Très peu auraient misé sur une résurrection aussi rapide. Parce qu’à l’été 2012, les Light Blues sont catapultés au quatrième échelon national. Le fisc britannique leur réclame 115 millions d’euros, les dettes totales (166 millions d’euros) sont aussi profondes que l’océan, et le consortium de l’homme d’affaires anglais Charles Green est rejeté. 25 des 30 clubs professionnels expédient la plus grande armoire à trophées du pays (54 titres de champion à l’époque) dans les tréfonds de la League Two, pour un club qui n’avait jamais connu la relégation depuis son arrivée chez les pros en 1890. « Je l’ai encore là », mime Bryan en mettant sa main sur la gorge. Le supporter de 48 ans peine encore à évoquer cette chute libre où « on a cru qu’on allait nous rayer de la carte, qu’on ne parlerais plus que du Celtic. Mais avec le cœur et l’abnégation, un club comme le nôtre ne meurt jamais ».

Dépecés – seulement trois pros restèrent lors de la relégation –, les Rangers sont remontés step by step à la surface. 45 000 supporters de moyenne à domicile en D4, deux accessions de suite avant celle dans l’élite au printemps 2016, une intégration des supporters au capital (5% des parts), un boardde dirigeants réajusté, la machine est relancée. Elle le sera d’autant plus avec Steven Gerrard sur le banc (2018-2021) dont le titre de champion, chipé au Celtic au printemps 2021, est devenu un marqueur indélébile. Mais il manquait « cette aura sur la scène européenne, reprend Bryan. Ce retour au premier plan est une réussite énorme. Mais ailleurs qu’en Écosse, on ne parlait plus vraiment de nous. »

Avec cette relégation, on sait ce qu’ont enduré les gens ici, ils défendent leur club, peu importe les conditions.

« Rien ne nous arrêtera »

Jusqu’à véritablement ces dernières semaines où Dortmund, l’Étoile rouge de Belgrade, Braga et Leipzig se sont heurtés au mur d’Hadrien. Avec l’apothéose pour les Allemands qui se sont pris des décibels dans la tronche à n’en plus finir, où un record mondial de pintes écoulées a dû être battu et où le but de la délivrance dans les dix dernières minutes a provoqué une énième secousse sismique. S’en sont suivies vingt minutes de tour d’honneur avec 50 000 fous furieux sautant au même moment. « Devant une telle foule, prendre un but très rapidement, ça n’aide pas », estimait après coup l’entraîneur allemand Domenico Tedesco, lui aussi désarçonné. Presque autant que Giovanni van Bronckhorst dont le passage de relais avec Steven Gerrard parti à Aston Villa à l’automne dernier s’avérait être le bon. « La dernière fois que j’ai connu ça ici, c’était face à Parme(lors d’un troisième tour préliminaire de C1 en 1999, NDLR). J’ai beau le répéter, mais c’est pour ces moments qu’on fait ce métier. »
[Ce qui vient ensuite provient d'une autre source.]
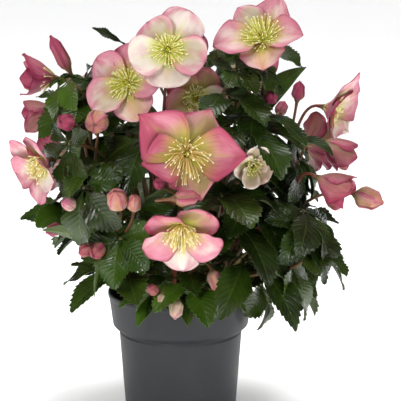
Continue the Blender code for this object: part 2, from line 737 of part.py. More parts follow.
def bract_place(bract, foot):
    """Return the function that places the points of a bract growing from its foot."""
    azimuth = facing(bract.azimuth, 0.0)
    side = Vector((-azimuth.y, azimuth.x, 0.0))
    up = Vector((0.0, 0.0, 1.0))
    start = math.radians(bract.elevation)
    end = math.radians(bract.elevation - bract.droop)
    roll = math.radians(bract.roll)

    def place(along, across):
        swell = math.sin(math.pi * (BRACT_FOOT + (1.0 - BRACT_FOOT) * along) ** 0.8)
        half = 0.5 * bract.width * max(0.0, swell) ** 0.85
        out, rise, pitch = bend(bract.length, start, end, along)
        normal = up * math.cos(pitch) - azimuth * math.sin(pitch)
        edge = side * math.cos(roll) + normal * math.sin(roll)
        face = normal * math.cos(roll) - side * math.sin(roll)
        spine = azimuth * out + up * rise
        lift = BRACT_FOLD * half * abs(across)
        return foot + (spine + edge * (half * across) + face * lift) * MM

    return place


def taper(start, end, count):
    """Return count radii that run evenly from start to end."""
    return [start + (end - start) * step / (count - 1) for step in range(count)]


def stalk_points(fork, arrival, end, axis, steps):
    """Return the points of a thin stalk that leaves the fork and comes up behind a head."""
    neck = end - axis * (NECK_LENGTH * MM)
    span = (neck - fork).length
    lead = (arrival + (neck - fork).normalized() * TURN_SHARE).normalized()
    pull = STALK_PULL * span
    return curve_points(fork, fork + lead * pull, neck - axis * pull, neck, steps)


def make_pedicel(fork, arrival, end, axis):
    """Build the stalk of a bloom, whose end lies square to the bloom's axis."""
    points = stalk_points(fork, arrival, end, axis, 3) + [end]
    return tube("pedicel", points, taper(PEDICEL_RADIUS, NECK_RADIUS, len(points)), 0)


def make_bud(bud, fork, arrival):
    """Build a bud together with its stalk as one tube that swells at its end."""
    axis = facing(bud.azimuth, bud.elevation)
    tip = at(bud.tip)
    base = tip - axis * (bud.length * MM)
    points = stalk_points(fork, arrival, base, axis, 2)
    radii = taper(PEDICEL_RADIUS, NECK_RADIUS, len(points))
    for share, swell in BUD_SHAPE:
        points.append(tip - axis * ((1.0 - share) * bud.length * MM))
        radii.append(0.5 * bud.width * swell)
    return tube("bud", points, radii, 1 if bud.width > SMALL_BUD else 0)


def make_stem(stem):
    """Build a flowering stem with its pedicels, buds and bracts."""
    root = at((*stem.root, SOIL_CROWN_HEIGHT))
    fork = at(stem.fork)
    heads = []
    for bloom in BLOOMS:
        if bloom.name in stem.blooms:
            axis = facing(bloom.azimuth, bloom.elevation)
            heads.append((at(bloom.centre) - axis * (HEAD_SEAT * MM), axis))
    ends = [end for end, axis in heads] + [at(bud.tip) for bud in stem.buds]
    middle = sum(ends, Vector()) / len(ends)
    arrival = ((middle - fork).normalized() + (fork - root).normalized()).normalized()
    span = (fork - root).length
    up = Vector((0.0, 0.0, 1.0))
    points = [root - up * (ROOT_DEPTH * MM)]
    points += curve_points(root, root + up * (0.5 * span), fork - arrival * (0.3 * span), fork, 3)
    radii = taper(STEM_RADIUS, FORK_RADIUS, len(points))
    if heads:
        end, axis = heads.pop(0)
        rest = stalk_points(fork, arrival, end, axis, 3)[1:] + [end]
        points += rest
        radii += taper(PEDICEL_RADIUS, NECK_RADIUS, len(rest))
    pieces = [tube(stem.name, points, radii, 1)]
    node = 1
    for end, axis in heads:
        pieces.append(make_pedicel(fork - arrival * (node * NODE_STEP * MM), arrival, end, axis))
        node += 1
    for bud in stem.buds:
        pieces.append(make_bud(bud, fork - arrival * (node * NODE_STEP * MM), arrival))
        node += 1
    for number, bract in enumerate(stem.bracts):
        foot = fork - arrival * ((number + 0.5) * NODE_STEP * MM)
        bract_bm = sheet(BRACT_STOPS, 2, bract_place(bract, foot))
        pieces.append(make_blade("bract", bract_bm, BRACT_THICKNESS))
    body = fuse(pieces, stem.name)
    keep_main_body(body)
    finish(body, STEM_COLOUR, 0.5)
    return body


def leaflet_half_width(along, width):
    """Return the half width of a leaflet between its teeth."""
    if along <= LEAFLET_BROADEST:
        return 0.5 * width * math.sin(0.5 * math.pi * along / LEAFLET_BROADEST) ** 2.2
    rest = (along - LEAFLET_BROADEST) / (1.0 - LEAFLET_BROADEST)
    return 0.5 * width * max(0.0, 1.0 - rest ** 1.7) ** 0.85


def leaf_sheets(leaf):
    """Return the sheet of the leaflets of a leaf, its hub and the upward side of its fan."""
    rng = random.Random(leaf.seed)
    outward = facing(leaf.azimuth, 0.0)
    hub = (outward * leaf.reach + Vector((0.0, 0.0, leaf.height))) * MM
    side = Vector((-outward.y, outward.x, 0.0))
    tilt = Matrix.Rotation(math.radians(leaf.tilt), 3, side)
    fan = LEAFLET_FANS[leaf.leaflets]
    turns = [angle + rng.uniform(-3, 3) for angle, size in fan]
    corners = [turns[0] - 50.0]
    corners += [0.5 * (first + second) for first, second in zip(turns, turns[1:])]
    corners.append(turns[-1] + 50.0)

    def ray(angle):
        turned_ray = Matrix.Rotation(math.radians(angle), 3, "Z") @ outward
        return tilt @ turned_ray

    leaf_bm = bmesh.new()
    up = tilt @ Vector((0.0, 0.0, 1.0))
    for number, (angle, size) in enumerate(fan):
        along_ray = ray(turns[number])
        across_ray = ray(turns[number] + 90.0)
        length = leaf.length * size * rng.uniform(0.93, 1.05)
        width = leaf.width * size * rng.uniform(0.94, 1.06)
        start = math.radians(leaf.rise + rng.uniform(-5, 5))
        end = start - math.radians(leaf.droop + rng.uniform(-8, 8))
        fold = rng.uniform(*LEAFLET_FOLD)
        wave = rng.uniform(*LEAFLET_WAVE)
        phase = rng.uniform(0, 2 * math.pi)
        stops = LEAF_STOPS if size == 1.0 and leaf.leaflets == 5 else SIDE_LEAF_STOPS
        left = hub + ray(corners[number]) * (LEAF_HUB_RADIUS * MM)
        right = hub + ray(corners[number + 1]) * (LEAF_HUB_RADIUS * MM)

        def place(along, across):
            if along == 0.0:
                return hub if across == 0 else (left if across < 0 else right)
            half = leaflet_half_width(along, width)
            if along in LEAF_NOTCHES:
                half *= NOTCH_SHARE
            out, rise, pitch = bend(length, start, end, along)
            normal = up * math.cos(pitch) - along_ray * math.sin(pitch)
            lift = half * fold * abs(across)
            lift += half * wave * math.sin(LEAFLET_RIPPLE * along + phase) * across
            spine = along_ray * out + up * rise
            return hub + (spine + across_ray * (half * across) + normal * lift) * MM

        add_sheet(leaf_bm, sheet(stops, 2, place))
    return leaf_bm, hub, up


def leaf_root(leaf):
    """Return the place of a leaf's stalk on the soil, in millimetres."""
    outward = facing(leaf.azimuth, 0.0)
    return outward.x * LEAF_ROOT_RADIUS, outward.y * LEAF_ROOT_RADIUS


def leaf_stalk(leaf, hub, up):
    """Return the points of a leaf's stalk, from under the soil to inside its hub."""
    rise = Vector((0.0, 0.0, 1.0))
    root = at((*leaf_root(leaf), SOIL_CROWN_HEIGHT))
    span = (hub - root).length
    end = hub - up * (0.5 * LEAF_THICKNESS * MM)
    points = [root - rise * (ROOT_DEPTH * MM)]
    points += curve_points(root, root + rise * (0.45 * span), end - up * (0.35 * span), end, 4)
    return points


def companion_stalk(points, hub, up):
    """Return the points of an upper leaf's stalk, which branches off a lower leaf's stalk."""
    start = points[COMPANION_NODE]
    end = hub - up * (0.5 * LEAF_THICKNESS * MM)
    span = (end - start).length
    lead = Vector((0.0, 0.0, 0.35 * span))
    return curve_points(start, start + lead, end - up * (0.3 * span), end, 3)


def make_leaf(leaf):
    """Build a leaf, and a companion that branches off its stalk where it has one."""
    leaf_bm, hub, up = leaf_sheets(leaf)
    points = leaf_stalk(leaf, hub, up)
    radii = taper(PETIOLE_RADIUS, 0.8 * PETIOLE_RADIUS, len(points))
    pieces = [tube("stalk", points, radii, 0), make_blade("blade", leaf_bm, LEAF_THICKNESS)]
    if leaf.name in COMPANIONS:
        upper = COMPANIONS[leaf.name]
        upper_bm, upper_hub, upper_up = leaf_sheets(upper)
        path = companion_stalk(points, upper_hub, upper_up)
        radii = taper(0.8 * PETIOLE_RADIUS, 0.7 * PETIOLE_RADIUS, len(path))
        pieces.append(tube("stalk", path, radii, 0))
        pieces.append(make_blade("blade", upper_bm, LEAF_THICKNESS))
    body = fuse(pieces, leaf.name)
    keep_main_body(body)
    finish(body, LEAF_COLOUR, 0.35)
    return body


def main():
    """Build every piece of the potted hellebore."""
    for thing in list(bpy.data.objects):
        bpy.data.objects.remove(thing)
    group = bpy.data.collections.new(OBJECT_NAME)
    bpy.context.scene.collection.children.link(group)
    roots = [(*stem.root, STEM_RADIUS) for stem in STEMS]
    roots += [(*leaf_root(leaf), PETIOLE_RADIUS) for leaf in LEAVES]
    make_pot()
    make_soil(roots)
    for stem in STEMS:
        make_stem(stem)
    for leaf in LEAVES:
        make_leaf(leaf)
    for bloom in BLOOMS:
        make_bloom(bloom)
        if bloom.filament_length:
            make_stamens(bloom)


main()
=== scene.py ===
"""Potted hellebore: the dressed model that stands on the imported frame.

Plans give millimetres and degrees, and what is built is in metres. The origin is the centre of
the pot's underside, +Z is up and -Y is the front. Azimuths run from the front towards +X, and
elevations run up from level.
"""

import logging
import math
import random
from dataclasses import dataclass, field
from enum import Enum
from typing import Callable, Optional, Sequence, Union

import bmesh
import bpy
from mathutils import Matrix, Vector, noise


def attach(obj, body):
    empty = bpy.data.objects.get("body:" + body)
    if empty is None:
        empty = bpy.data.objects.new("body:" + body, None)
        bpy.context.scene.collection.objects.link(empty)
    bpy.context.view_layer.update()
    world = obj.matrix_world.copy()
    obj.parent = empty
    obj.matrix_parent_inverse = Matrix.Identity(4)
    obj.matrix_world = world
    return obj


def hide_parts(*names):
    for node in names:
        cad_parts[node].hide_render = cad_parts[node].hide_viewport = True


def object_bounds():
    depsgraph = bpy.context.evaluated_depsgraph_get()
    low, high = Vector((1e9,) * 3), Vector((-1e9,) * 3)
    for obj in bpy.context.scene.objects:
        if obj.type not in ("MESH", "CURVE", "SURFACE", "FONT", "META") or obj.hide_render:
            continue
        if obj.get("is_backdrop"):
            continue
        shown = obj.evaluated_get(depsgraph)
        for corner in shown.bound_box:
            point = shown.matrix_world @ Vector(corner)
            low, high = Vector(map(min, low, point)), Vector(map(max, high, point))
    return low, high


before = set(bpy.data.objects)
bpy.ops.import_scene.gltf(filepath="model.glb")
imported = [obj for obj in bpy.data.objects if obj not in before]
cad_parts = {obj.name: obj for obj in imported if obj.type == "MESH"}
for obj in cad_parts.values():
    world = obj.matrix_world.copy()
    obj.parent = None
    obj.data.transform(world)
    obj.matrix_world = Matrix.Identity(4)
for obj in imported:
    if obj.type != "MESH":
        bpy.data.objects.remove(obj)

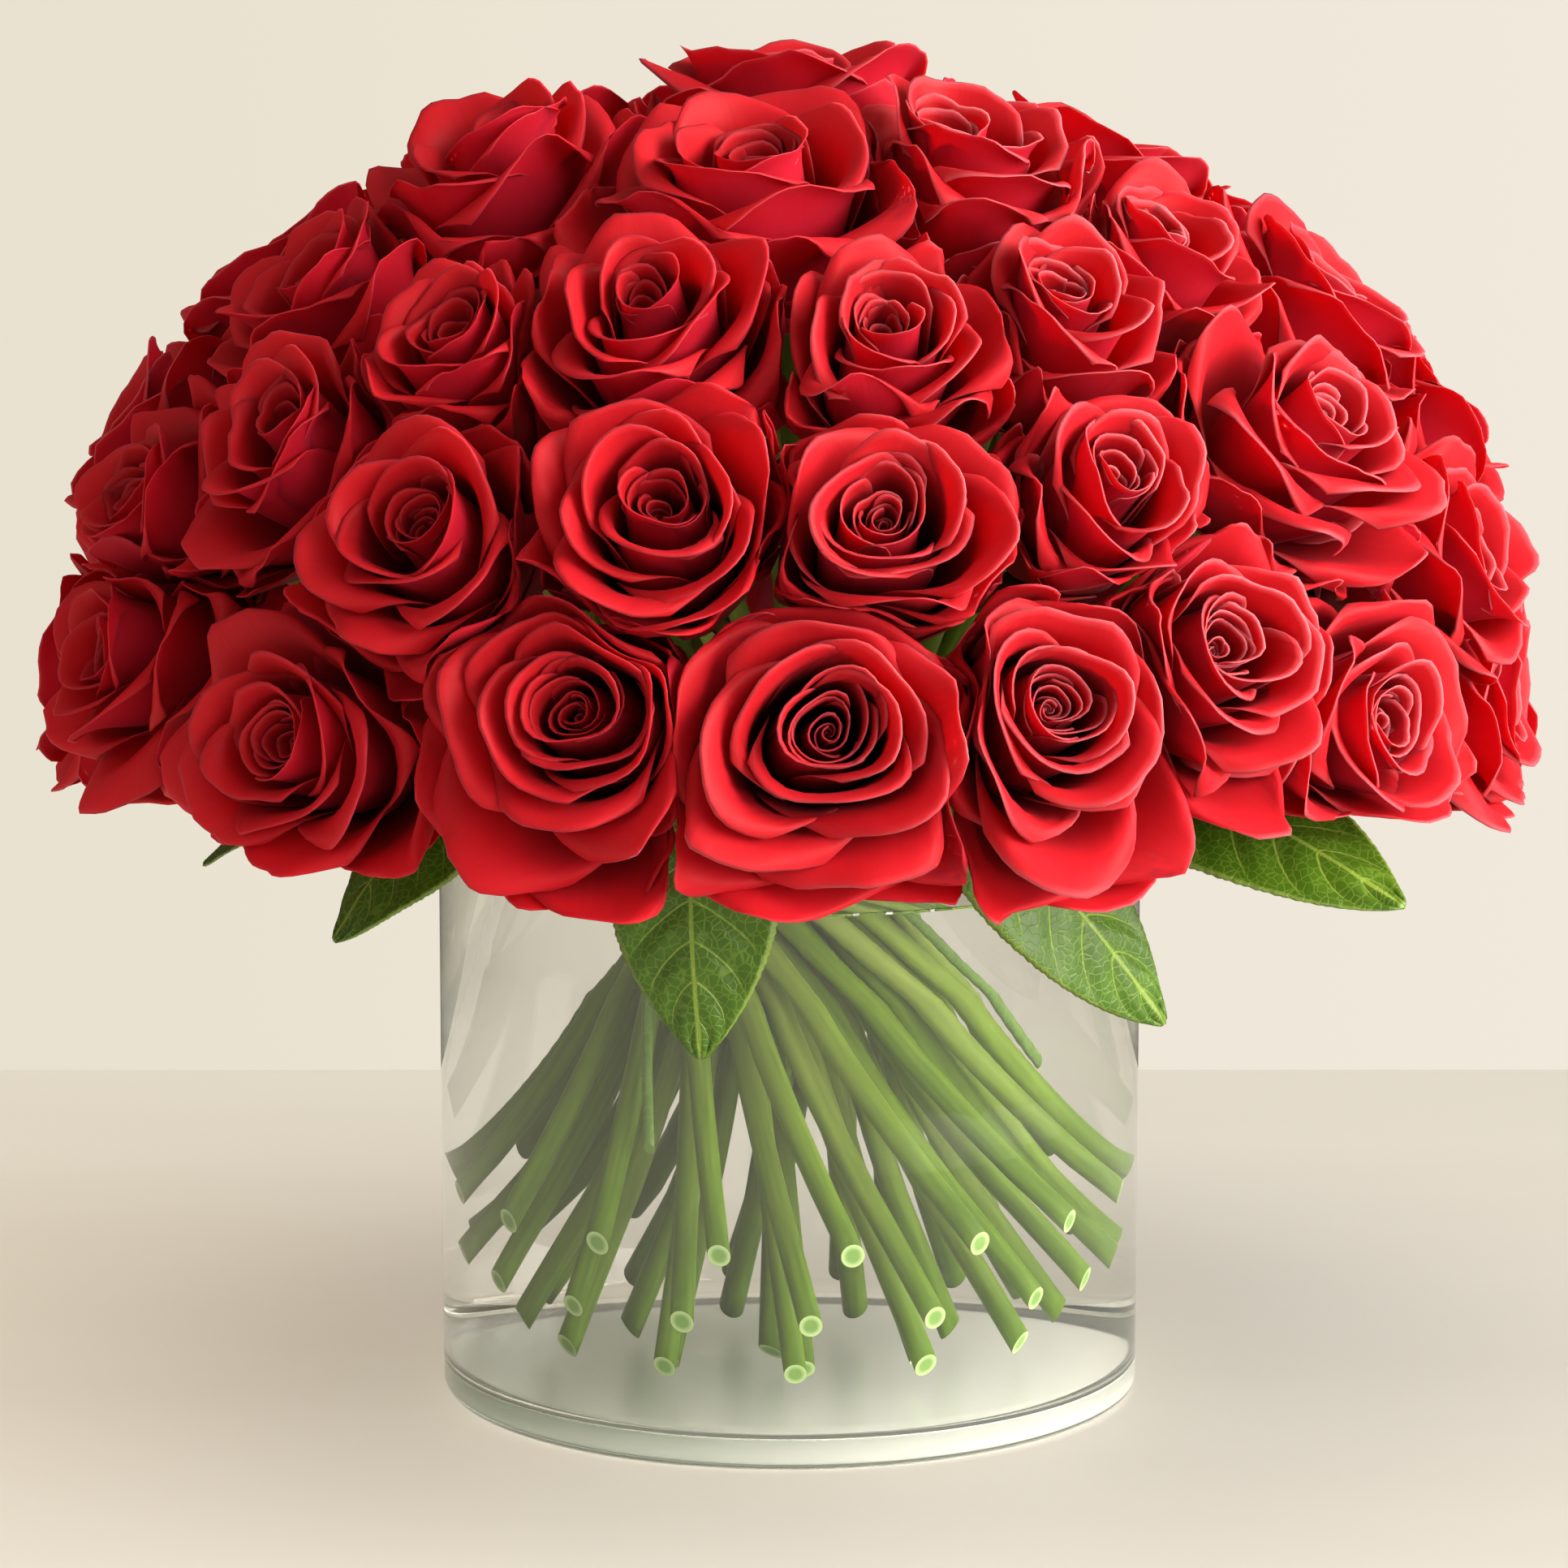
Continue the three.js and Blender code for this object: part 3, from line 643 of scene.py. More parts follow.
# A petal's form by its share of the way from the heart (0) to the open ones (1) and the outermost (1.12).
# base, wall and rim are leans from the bloom's axis in degrees at its claw, over its blade and at its lip;
# settle and roll are the shares of its length where the first ends and the last begins; drop is how much
# shorter its sides are than its middle, and taper how much narrower it is at its lip, as shares. The
# others are in mm.
PETAL_FORM = {
    "share": (0.00, 0.15, 0.30, 0.45, 0.60, 0.75, 0.88, 1.00, 1.12),
    "base": (14, 30, 46, 60, 68, 74, 80, 84, 86),
    "wall": (-2, -4, -3, -2, 1, 10, 26, 44, 64),
    "rim": (4, 8, 14, 26, 44, 70, 100, 114, 92),
    "settle": (0.25, 0.28, 0.32, 0.34, 0.34, 0.33, 0.32, 0.30, 0.25),
    "roll": (0.94, 0.94, 0.93, 0.91, 0.84, 0.74, 0.66, 0.62, 0.70),
    "length": (34, 38.5, 45, 52.5, 56.5, 58.5, 60, 61, 56),
    "foot": (1.0, 1.6, 2.6, 3.6, 4.2, 4.8, 5.2, 5.6, 5.8),
    "half_width": (7, 12, 18, 26, 32, 34, 35, 36, 35),
    "drop": (0.03, 0.04, 0.05, 0.06, 0.08, 0.12, 0.15, 0.17, 0.15),
    "ripple": (0.0, 0.3, 0.6, 1.0, 1.5, 2.0, 2.4, 2.8, 2.8),
    "taper": (0.16, 0.16, 0.18, 0.20, 0.24, 0.30, 0.36, 0.40, 0.40),
    "spiral": (1.4, 1.2, 1.0, 0.8, 0.5, 0.2, 0.0, 0.0, 0.0),
}
# How far petals of one share differ by chance, either way: a least amount and so much more at share 1.
# wall and rim are in degrees, twist and turn in radians, and the others are shares or plain numbers.
CHANCE = {
    "wall": (1, 5), "rim": (3, 16), "length": (0.012, 0.03), "half_width": (0.07, 0), "twist": (0, 0.1),
    "pointed": (0.25, 0), "fold": (0.9, 0), "crinkle": (1.5, 0), "turn": (0.13, 0), "phase": (3.1, 0),
}
# PETAL_FORM is drawn for a reach of 41 mm. Petals reach 1.12 times as far as their head, up to 47 mm. A
# head with a reach of 43 mm has the set number of petals, and others have fewer or more, in a straight
# line that would meet 72 % of that number at a reach of 0.
HEAD = {"drawn_for": 41, "past": 1.12, "largest": 47, "full": 43, "fewest": 0.72}
# The petals of the closed cup have shares up to where it ends, and the open ones from where they begin
CUP = {"petals": 0.48, "ends": 0.48, "open_from": 0.51, "outermost": 1.12}
# The rings of lips aren't round: two and three lobes, as shares of their radius, which turn as the rings
# widen, and the middle of the rings strays by so many mm
LOBES = {"two": 0.09, "three": 0.055, "turning": 4.0, "straying": 1.6}

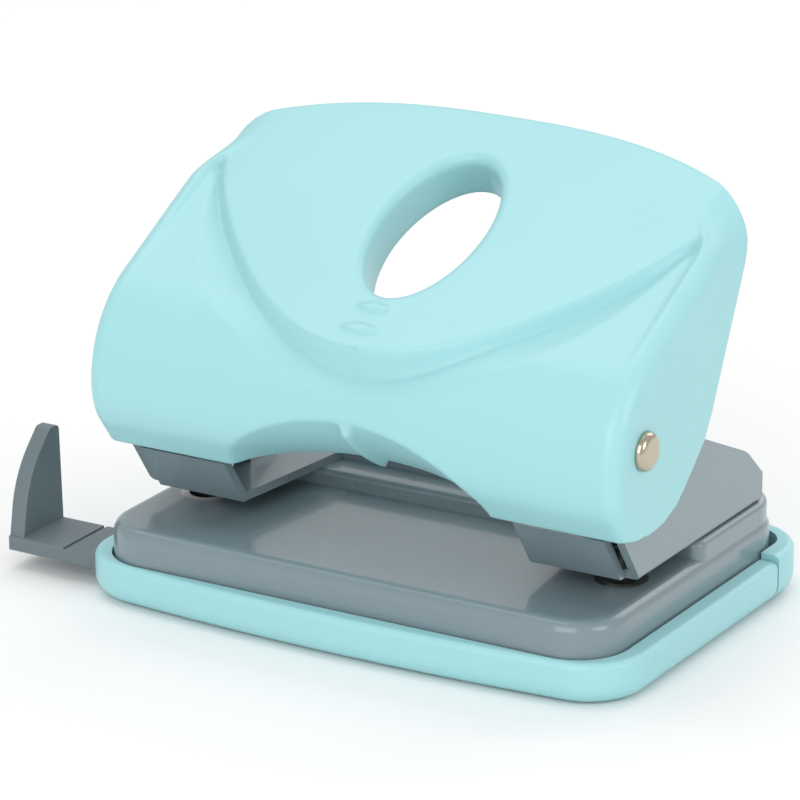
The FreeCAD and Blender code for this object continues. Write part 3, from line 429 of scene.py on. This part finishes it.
@dataclass(frozen=True)
class EnamelFinish(Finish):
    """Sprayed enamel on pressed steel: the grain gives way to a slow ripple."""

    def add_relief(self, tree: bpy.types.NodeTree, surface: bpy.types.Node,
                   groups: dict[str, bpy.types.NodeTree]) -> None:
        """Lead the enamel's ripple through a Bump node to the shader's normal."""
        flow = tree.nodes.new("ShaderNodeGroup")
        flow.node_tree = groups["flow"]
        bump = tree.nodes.new("ShaderNodeBump")
        bump.inputs["Distance"].default_value = self.grain_height
        tree.links.new(flow.outputs["Height"], bump.inputs["Height"])
        tree.links.new(bump.outputs["Normal"], tree.nodes["Principled BSDF"].inputs["Normal"])


@dataclass(frozen=True)
class SteelFinish(Finish):
    """Bare ground steel: fine lines round the work."""

    def add_relief(self, tree: bpy.types.NodeTree, surface: bpy.types.Node,
                   groups: dict[str, bpy.types.NodeTree]) -> None:
        """Lead the ground lines through a Bump node and add them to the roughness."""
        lines = tree.nodes.new("ShaderNodeGroup")
        lines.node_tree = groups["lines"]
        bump = tree.nodes.new("ShaderNodeBump")
        bump.inputs["Distance"].default_value = self.grain_height
        tree.links.new(lines.outputs["Height"], bump.inputs["Height"])
        shader = tree.nodes["Principled BSDF"]
        tree.links.new(bump.outputs["Normal"], shader.inputs["Normal"])
        total = tree.nodes.new("ShaderNodeMath")
        total.operation = "ADD"
        tree.links.new(surface.outputs["Roughness"], total.inputs[0])
        tree.links.new(lines.outputs["Roughness Change"], total.inputs[1])
        tree.links.new(total.outputs["Value"], shader.inputs["Roughness"])


FINISHES: tuple[Finish, ...] = (
    Finish(Slot.MINT, (0.335, 0.640, 0.668), gloss=0.36, grain_height=0.000006),
    Finish(Slot.GREY_PLASTIC, (0.135, 0.175, 0.190), gloss=0.42, grain_height=0.000006),
    EnamelFinish(Slot.ENAMEL, (0.178, 0.240, 0.265), gloss=0.30, grain_height=0.000005, coat=0.7,
                 coat_roughness=0.10),
    SteelFinish(Slot.TOOL_STEEL, (0.52, 0.52, 0.51), gloss=0.26, grain_height=0.000003, metallic=1.0),
    SteelFinish(Slot.SPRING_STEEL, (0.40, 0.40, 0.41), gloss=0.24, grain_height=0.000003, metallic=1.0),
    Finish(Slot.NICKEL, (0.52, 0.46, 0.36), gloss=0.18, smudge=0.03, grain_height=0.000001, metallic=1.0),
)


class Wardrobe:
    """Every finish of the punch, built once and handed to the pieces by slot."""

    def __init__(self) -> None:
        """Build the shared groups and the finishes."""
        groups = {"surface": make_surface_group(), "flow": make_flow_group(), "lines": make_brushed_group()}
        self.materials = {finish.slot: finish.build(groups) for finish in FINISHES}

    def dress(self, piece: bpy.types.Object, slot: Slot) -> bpy.types.Object:
        """Give a new piece its finish."""
        piece.data.materials.clear()
        piece.data.materials.append(self.materials[slot])
        return piece

    def dress_node(self, node: str, slot: Slot) -> None:
        """Give a CAD node that stays its finish."""
        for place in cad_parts[node].material_slots:
            place.material = self.materials[slot]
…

Le Simply the best de Tina Turner résonnait encore sous la main stand que le défenseur central Leon Balogun sortait la carte émotion, une de plus : « Avant le match, j’ai échangé par messages avec des supporters. On savait que l’ambiance serait dingue, mais je ne m’attendais pas à ça. Avec cette relégation, on sait ce qu’ont enduré les gens ici, ils défendent leur club peu importe les conditions. Et là, on leur offre une finale européenne. » Ils étaient des milliers à se farcir des déplacements dans les Highlands en quatrième division il y a tout juste dix ans. Ils seront une armée à Séville le 18 mai. « Peu importe qu’on y aille en avion, en train, en voiture, à pied ou à vélo, rien ne nous arrêtera », promet Bryan. Détermination XXL.